>> BEGIN Recorded data

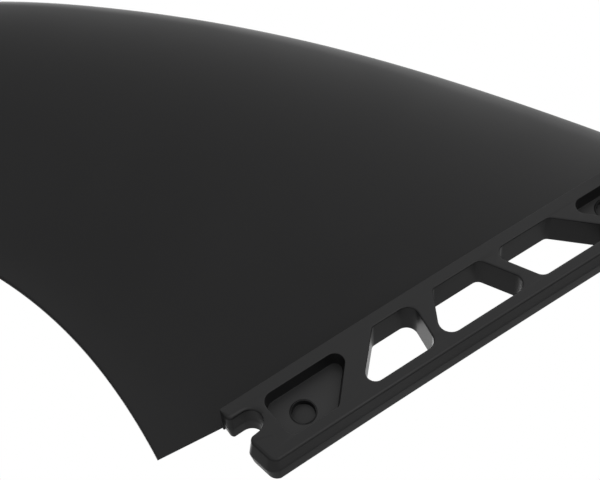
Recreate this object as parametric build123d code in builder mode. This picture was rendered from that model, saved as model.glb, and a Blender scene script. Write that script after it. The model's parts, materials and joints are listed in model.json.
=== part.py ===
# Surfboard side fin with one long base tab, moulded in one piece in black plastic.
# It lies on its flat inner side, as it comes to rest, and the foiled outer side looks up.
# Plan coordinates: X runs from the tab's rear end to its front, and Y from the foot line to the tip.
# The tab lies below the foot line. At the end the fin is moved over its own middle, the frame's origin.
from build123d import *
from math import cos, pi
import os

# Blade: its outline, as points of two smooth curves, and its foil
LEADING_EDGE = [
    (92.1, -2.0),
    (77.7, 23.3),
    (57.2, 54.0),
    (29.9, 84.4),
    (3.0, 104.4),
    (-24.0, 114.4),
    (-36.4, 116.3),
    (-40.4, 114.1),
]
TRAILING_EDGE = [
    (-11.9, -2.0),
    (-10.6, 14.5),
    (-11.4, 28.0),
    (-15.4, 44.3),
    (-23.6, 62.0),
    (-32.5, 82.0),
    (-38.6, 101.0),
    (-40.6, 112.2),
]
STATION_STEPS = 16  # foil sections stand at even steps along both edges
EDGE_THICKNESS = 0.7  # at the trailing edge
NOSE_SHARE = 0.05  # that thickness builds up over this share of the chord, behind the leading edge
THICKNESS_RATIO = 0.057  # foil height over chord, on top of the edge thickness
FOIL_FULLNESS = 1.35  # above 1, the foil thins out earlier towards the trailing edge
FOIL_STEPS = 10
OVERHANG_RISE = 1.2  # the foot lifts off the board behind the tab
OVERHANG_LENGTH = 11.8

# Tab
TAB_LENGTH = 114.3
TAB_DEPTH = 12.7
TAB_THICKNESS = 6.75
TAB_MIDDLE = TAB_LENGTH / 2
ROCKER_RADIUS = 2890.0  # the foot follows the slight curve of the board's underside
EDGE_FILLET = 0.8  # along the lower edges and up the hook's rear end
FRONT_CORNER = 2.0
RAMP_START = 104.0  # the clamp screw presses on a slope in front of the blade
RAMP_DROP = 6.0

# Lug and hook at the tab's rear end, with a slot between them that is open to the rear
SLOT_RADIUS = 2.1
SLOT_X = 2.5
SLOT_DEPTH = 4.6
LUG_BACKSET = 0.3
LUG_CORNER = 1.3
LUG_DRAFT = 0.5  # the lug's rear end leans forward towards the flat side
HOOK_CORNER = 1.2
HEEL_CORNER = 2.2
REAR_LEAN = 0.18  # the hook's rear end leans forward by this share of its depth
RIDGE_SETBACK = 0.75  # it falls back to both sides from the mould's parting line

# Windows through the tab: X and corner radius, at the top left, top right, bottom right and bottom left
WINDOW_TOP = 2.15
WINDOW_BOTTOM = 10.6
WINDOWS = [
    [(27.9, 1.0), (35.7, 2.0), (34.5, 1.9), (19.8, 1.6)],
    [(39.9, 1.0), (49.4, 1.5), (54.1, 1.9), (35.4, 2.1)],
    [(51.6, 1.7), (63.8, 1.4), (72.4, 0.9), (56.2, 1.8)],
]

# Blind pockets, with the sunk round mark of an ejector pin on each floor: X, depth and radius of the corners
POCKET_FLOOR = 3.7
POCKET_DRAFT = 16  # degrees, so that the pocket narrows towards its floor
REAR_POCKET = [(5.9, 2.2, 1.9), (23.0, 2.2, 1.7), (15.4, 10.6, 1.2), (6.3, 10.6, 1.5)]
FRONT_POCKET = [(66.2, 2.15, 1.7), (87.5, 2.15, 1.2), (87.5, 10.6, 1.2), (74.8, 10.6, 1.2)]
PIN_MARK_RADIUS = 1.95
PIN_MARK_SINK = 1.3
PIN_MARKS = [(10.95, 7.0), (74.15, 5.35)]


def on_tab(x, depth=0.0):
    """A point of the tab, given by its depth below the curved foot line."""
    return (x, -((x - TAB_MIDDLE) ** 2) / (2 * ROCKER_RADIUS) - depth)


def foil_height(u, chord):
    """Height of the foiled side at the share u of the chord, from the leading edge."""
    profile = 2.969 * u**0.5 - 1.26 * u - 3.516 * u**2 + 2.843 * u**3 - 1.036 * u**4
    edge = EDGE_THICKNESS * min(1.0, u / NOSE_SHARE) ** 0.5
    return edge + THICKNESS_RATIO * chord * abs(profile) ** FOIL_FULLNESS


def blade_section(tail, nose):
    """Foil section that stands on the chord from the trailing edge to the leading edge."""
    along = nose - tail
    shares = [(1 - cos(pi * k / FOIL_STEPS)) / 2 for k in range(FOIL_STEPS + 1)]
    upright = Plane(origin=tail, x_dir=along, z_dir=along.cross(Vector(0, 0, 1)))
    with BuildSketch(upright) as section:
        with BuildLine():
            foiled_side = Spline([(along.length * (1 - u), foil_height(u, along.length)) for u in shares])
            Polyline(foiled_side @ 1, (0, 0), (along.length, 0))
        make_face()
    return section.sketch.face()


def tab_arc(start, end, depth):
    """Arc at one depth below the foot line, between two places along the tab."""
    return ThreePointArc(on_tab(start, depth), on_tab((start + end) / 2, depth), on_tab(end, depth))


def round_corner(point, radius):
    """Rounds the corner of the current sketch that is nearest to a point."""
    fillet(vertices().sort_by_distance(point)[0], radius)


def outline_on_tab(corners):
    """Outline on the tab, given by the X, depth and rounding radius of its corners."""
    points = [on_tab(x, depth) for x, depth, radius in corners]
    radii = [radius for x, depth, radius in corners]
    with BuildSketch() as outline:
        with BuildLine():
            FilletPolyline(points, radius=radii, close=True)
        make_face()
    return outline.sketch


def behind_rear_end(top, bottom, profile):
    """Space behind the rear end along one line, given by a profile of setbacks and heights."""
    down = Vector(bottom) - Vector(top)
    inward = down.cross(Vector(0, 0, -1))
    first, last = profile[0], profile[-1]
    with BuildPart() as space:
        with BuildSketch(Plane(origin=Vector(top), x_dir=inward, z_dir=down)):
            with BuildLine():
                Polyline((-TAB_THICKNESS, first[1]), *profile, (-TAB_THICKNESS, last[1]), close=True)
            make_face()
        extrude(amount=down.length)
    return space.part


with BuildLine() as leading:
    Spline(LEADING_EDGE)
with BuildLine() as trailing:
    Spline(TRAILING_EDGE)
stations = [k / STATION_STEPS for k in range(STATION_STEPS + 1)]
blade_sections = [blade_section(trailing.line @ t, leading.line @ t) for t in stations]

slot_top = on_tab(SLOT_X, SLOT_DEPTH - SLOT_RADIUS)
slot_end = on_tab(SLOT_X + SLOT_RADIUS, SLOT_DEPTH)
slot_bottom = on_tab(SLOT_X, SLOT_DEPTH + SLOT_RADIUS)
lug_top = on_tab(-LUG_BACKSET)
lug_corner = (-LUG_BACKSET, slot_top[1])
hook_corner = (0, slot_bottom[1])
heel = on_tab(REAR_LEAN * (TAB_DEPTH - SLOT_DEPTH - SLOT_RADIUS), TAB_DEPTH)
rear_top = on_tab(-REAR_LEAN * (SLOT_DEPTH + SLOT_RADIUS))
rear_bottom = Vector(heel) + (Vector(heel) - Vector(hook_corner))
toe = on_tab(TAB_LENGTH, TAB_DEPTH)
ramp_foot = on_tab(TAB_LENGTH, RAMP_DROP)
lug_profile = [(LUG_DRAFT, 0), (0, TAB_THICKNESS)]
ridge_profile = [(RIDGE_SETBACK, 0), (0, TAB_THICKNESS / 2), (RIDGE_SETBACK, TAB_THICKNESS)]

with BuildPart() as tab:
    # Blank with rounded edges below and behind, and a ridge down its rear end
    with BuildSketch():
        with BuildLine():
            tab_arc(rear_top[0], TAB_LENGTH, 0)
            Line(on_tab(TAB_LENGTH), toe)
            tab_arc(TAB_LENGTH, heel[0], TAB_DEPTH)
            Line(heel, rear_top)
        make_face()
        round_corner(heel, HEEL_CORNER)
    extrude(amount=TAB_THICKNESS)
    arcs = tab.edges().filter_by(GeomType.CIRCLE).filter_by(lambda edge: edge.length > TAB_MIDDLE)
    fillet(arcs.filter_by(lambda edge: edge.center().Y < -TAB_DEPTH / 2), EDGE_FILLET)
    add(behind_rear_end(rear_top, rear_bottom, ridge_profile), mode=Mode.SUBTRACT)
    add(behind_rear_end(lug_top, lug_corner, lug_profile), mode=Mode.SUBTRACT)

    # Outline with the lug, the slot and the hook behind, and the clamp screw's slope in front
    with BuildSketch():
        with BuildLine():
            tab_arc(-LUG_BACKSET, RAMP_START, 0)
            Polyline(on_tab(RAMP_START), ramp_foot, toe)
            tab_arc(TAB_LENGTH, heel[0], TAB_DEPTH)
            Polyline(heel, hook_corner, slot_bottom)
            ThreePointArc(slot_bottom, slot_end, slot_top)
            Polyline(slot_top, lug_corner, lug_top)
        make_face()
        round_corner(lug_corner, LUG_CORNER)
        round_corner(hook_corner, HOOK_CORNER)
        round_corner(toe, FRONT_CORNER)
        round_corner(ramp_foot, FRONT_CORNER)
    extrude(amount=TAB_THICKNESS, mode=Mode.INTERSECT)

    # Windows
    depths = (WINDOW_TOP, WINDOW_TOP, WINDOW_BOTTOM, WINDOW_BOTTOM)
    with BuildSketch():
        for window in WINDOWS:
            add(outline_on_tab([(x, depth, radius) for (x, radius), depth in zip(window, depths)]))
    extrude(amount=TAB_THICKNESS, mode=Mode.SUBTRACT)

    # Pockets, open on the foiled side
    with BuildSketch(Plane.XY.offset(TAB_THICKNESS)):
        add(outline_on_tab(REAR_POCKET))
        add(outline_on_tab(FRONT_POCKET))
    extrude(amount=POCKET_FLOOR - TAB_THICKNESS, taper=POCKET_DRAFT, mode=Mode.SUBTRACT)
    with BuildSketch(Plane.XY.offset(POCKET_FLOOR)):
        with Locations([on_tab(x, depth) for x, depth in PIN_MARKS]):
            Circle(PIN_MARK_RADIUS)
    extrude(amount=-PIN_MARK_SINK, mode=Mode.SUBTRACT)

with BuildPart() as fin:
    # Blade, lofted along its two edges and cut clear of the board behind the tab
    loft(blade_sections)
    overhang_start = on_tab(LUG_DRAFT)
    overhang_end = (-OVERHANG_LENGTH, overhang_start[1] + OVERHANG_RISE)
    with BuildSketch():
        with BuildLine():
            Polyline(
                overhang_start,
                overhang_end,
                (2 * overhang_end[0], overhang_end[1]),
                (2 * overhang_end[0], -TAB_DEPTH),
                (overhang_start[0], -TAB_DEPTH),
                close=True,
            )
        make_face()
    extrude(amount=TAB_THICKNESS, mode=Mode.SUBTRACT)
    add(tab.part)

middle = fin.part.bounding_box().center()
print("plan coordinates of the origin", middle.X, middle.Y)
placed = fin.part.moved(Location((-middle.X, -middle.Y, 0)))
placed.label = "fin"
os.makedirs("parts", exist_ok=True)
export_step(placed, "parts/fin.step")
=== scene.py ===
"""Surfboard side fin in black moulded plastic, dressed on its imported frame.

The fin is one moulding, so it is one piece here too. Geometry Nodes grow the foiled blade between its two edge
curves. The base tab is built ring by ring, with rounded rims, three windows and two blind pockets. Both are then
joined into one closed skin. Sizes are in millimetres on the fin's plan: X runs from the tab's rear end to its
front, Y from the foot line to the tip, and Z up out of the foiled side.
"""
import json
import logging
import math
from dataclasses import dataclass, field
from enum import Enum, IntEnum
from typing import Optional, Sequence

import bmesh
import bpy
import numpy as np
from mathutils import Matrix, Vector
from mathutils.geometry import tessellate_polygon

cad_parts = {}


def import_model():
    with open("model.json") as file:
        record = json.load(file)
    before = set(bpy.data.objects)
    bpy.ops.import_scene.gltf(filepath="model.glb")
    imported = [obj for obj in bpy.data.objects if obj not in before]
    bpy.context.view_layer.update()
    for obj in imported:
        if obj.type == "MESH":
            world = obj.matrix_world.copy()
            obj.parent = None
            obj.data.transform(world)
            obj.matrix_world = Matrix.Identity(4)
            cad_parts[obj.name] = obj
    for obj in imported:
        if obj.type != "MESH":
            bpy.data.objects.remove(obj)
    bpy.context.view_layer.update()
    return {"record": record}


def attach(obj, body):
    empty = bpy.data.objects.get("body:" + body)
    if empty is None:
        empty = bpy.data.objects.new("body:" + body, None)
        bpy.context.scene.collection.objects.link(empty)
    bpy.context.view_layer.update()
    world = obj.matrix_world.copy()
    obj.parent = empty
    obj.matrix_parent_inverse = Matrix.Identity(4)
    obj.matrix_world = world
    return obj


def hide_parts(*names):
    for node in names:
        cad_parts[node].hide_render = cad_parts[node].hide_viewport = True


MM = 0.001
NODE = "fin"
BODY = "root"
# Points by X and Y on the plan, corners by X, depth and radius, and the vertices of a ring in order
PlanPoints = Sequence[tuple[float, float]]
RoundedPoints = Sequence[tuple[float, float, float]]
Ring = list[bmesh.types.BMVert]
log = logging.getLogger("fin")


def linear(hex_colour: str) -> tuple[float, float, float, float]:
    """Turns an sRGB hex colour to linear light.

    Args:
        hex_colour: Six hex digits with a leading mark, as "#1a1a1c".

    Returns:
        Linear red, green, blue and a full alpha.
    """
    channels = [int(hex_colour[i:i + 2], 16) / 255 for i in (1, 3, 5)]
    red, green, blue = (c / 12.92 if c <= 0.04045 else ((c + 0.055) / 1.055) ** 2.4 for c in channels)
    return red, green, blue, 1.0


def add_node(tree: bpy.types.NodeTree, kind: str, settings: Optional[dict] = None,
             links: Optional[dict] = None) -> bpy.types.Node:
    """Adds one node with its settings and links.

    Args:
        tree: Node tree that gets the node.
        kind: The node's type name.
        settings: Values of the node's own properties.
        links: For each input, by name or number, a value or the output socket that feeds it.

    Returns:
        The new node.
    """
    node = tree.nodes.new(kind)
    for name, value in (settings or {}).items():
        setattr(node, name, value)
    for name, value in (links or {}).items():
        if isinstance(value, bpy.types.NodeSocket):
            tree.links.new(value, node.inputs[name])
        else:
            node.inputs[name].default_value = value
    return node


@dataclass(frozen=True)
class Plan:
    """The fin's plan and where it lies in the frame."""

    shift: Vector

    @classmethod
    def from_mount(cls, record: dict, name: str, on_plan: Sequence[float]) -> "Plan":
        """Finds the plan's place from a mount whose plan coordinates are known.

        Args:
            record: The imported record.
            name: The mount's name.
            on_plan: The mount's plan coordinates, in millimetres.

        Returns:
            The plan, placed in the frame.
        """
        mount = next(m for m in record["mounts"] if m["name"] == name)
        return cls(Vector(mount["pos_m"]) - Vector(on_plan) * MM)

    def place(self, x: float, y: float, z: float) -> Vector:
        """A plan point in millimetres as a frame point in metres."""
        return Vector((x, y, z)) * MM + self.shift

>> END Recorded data

**Exercise objective:** Print exactly the run of lines that starts at the line with "middle = fin.part.bounding_box().center()" and ends at the line with "its imported frame.". Leave out every other line.

**Full response:**
middle = fin.part.bounding_box().center()
print("plan coordinates of the origin", middle.X, middle.Y)
placed = fin.part.moved(Location((-middle.X, -middle.Y, 0)))
placed.label = "fin"
os.makedirs("parts", exist_ok=True)
export_step(placed, "parts/fin.step")
=== scene.py ===
"""Surfboard side fin in black moulded plastic, dressed on its imported frame.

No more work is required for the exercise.